Two decades later, I was watching the brilliant Kelsey Grammer show Boss, depicting the seedy underbelly of Chicago politics. In the first episode, Grammer’s character, Chicago Mayor Tom Kaine, approaches a young upstart politician and asks him to run for governor of Illinois. He explains that he will be putting the full weight of his party machine behind the young man. “What do you want from me?” the candidate asks. “You’ll know when it comes up,” Kaine replies, “you won’t have to ask.”

It was at that moment that I suddenly rethought the BC Wild agreement and the need for it to represent a broad consensus. At the time, I had thought that the Pew Charitable Trust, in its hamfisted way, was trying to address BC’s environmental movements predilection for institutional instability and factionalism. But, in fact, it was really an agreement like the one I had just witnessed on TV.

That is because the Pew Charitable Trust is the charity branch of Suncor.

By the end of the 1990s, the fever had broken. New environmental groups were in town. And other blue chip charities not tied to Big Oil had shown up. The consensus not to address climate change had evaporated by 1999, and so had the BC Wild money.

But the resentments remained.

Valhalla, Wilderness Committee and Sierra Legal effectively declared war on the BC Green Party, demanding that it be offered up to their leaders, now that they had embraced the gospel of climate justice. That story is unpleasant to tell and was decidedly more unpleasant to live through. But by the end of 2000, the BC Greens were a new party, its former leader no longer a member and none of its elected municipal representatives still sitting as Greens.

I want to suggest that it was during these crucial formative years that the foundations of the first Horgan government were laid. BC’s New Democrats and Greens tripled fossil fuel subsidies in a series of budget votes and increased fracking every year; they increased oil industry subsidies by more in three years than the pro-oil BC Liberals had in the previous sixteen. The “Clean BC” climate plan touted by both parties includes increases in fracking and petroleum and coal exports and promises to double the number of logging and mining vehicles on the road by 2050.

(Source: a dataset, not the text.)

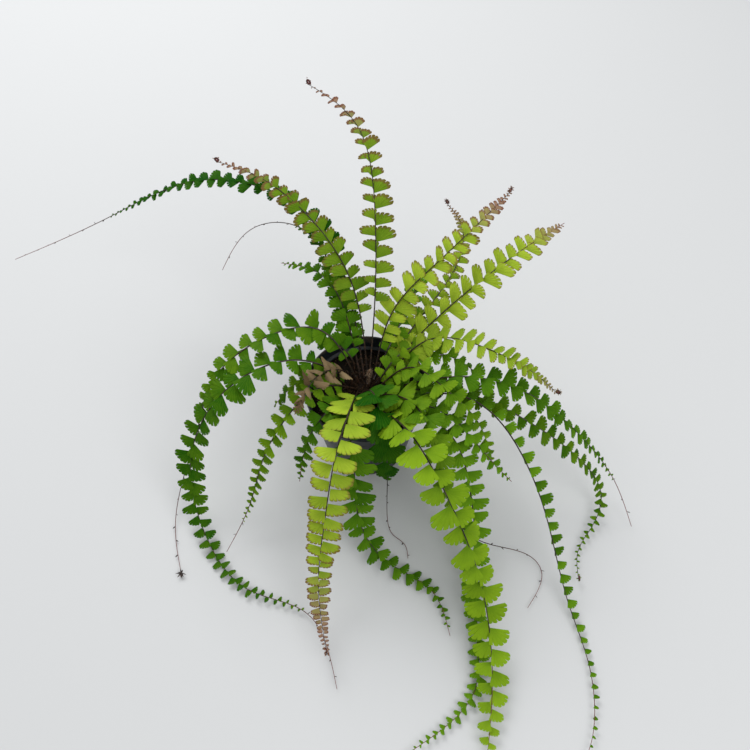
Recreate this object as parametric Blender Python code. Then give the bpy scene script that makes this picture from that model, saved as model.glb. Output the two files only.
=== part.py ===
"""A trailing maidenhair fern in a 7 cm nursery pot, standing on its base.

The origin is the middle of the pot's base, on the surface that it stands on. +Z is up and -Y is
the plant's front. Blender's units are metres, so every length in millimetres is multiplied by MM.

Each frond grew as one piece: a wiry stalk with a row of leaflets on either side. The stalk leaves
the crown, passes the points of its route and ends at its tip, and its long, bare tips lie along
the surface. A leaflet that would meet a neighbouring frond is made shorter, as if it were folded.
"""

from dataclasses import dataclass
from math import cos, pi, radians, sin

import bmesh
import bpy
import numpy as np
from mathutils import Vector
from mathutils.bvhtree import BVHTree

MM = 0.001

# The pot: a thin tapered wall with a stepped band at the rim and drain holes in its base.
POT_HEIGHT = 62.0
BASE_RADIUS = 25.0
RIM_RADIUS = 35.0
BAND_HEIGHT = 9.5
BAND_STEP = 2.2
WALL = 1.2
BASE_THICKNESS = 1.6
POT_STEPS = 40
DRAIN_HOLES = 6
DRAIN_RADIUS = 3.2
DRAIN_CIRCLE_RADIUS = 15.0

# The peat fills the pot to just under the band, and mounds up under the crown.
GAP = 0.4
PEAT_EDGE = POT_HEIGHT - BAND_HEIGHT - 0.5
PEAT_TOP = 54.0
PEAT_MOUND_RADIUS = 20.0

# The crown is the low woody clump that every stalk grows from.
CROWN_RADII = (13.0, 11.0, 3.0)
CROWN_MIDDLE = PEAT_TOP + CROWN_RADII[2] + GAP
ROOT_RING_RADII = (6.0, 10.0)
ROOT_RING_START = -166.0
ROOT_LIFT = 1.1

# Stalks and leaflets.
STALK_HALF_WIDTH = 0.55
STALK_HALF_THICKNESS = 0.45
TIP_SCALE = 0.7
BARE_STEP = 11.0
LEAFLET_FOOT = 1.6
SHORTEST_PITCH = 4.5
LEAFLET_BREADTH = 0.52
LEAFLET_BACK = 0.06
LEAFLET_DROOP = 0.1
LEAFLET_SWEEP = (12.0, 36.0)
LOWEST_LEAFLET = 0.6
CLEARANCE = 0.5
SHORTENINGS = (1.0, 0.8, 0.62, 0.46, 0.32)
KNOB_RADIUS = 1.6
KNOB_LENGTHS = 2.4

GREEN = (0.13, 0.33, 0.02)
DARK_GREEN = (0.05, 0.19, 0.015)
YOUNG_GREEN = (0.30, 0.42, 0.04)
STRAW = (0.30, 0.19, 0.08)
PEAT = (0.018, 0.012, 0.008)
WOOD = (0.06, 0.035, 0.02)
POT_PLASTIC = (0.02, 0.026, 0.03)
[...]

And that is because the winners in shaping the environmental policies of both parties descend from an institutional, personal and intellectual lineage that traces back to BC Wild, that, in fact, those who rose to positions of power and influence in the movement in the 90s, while so many community organizations withered, were propelled to the top by oil money. And it is their legacy we see in the anti-climate cross-partisan consensus that has governed BC ever since.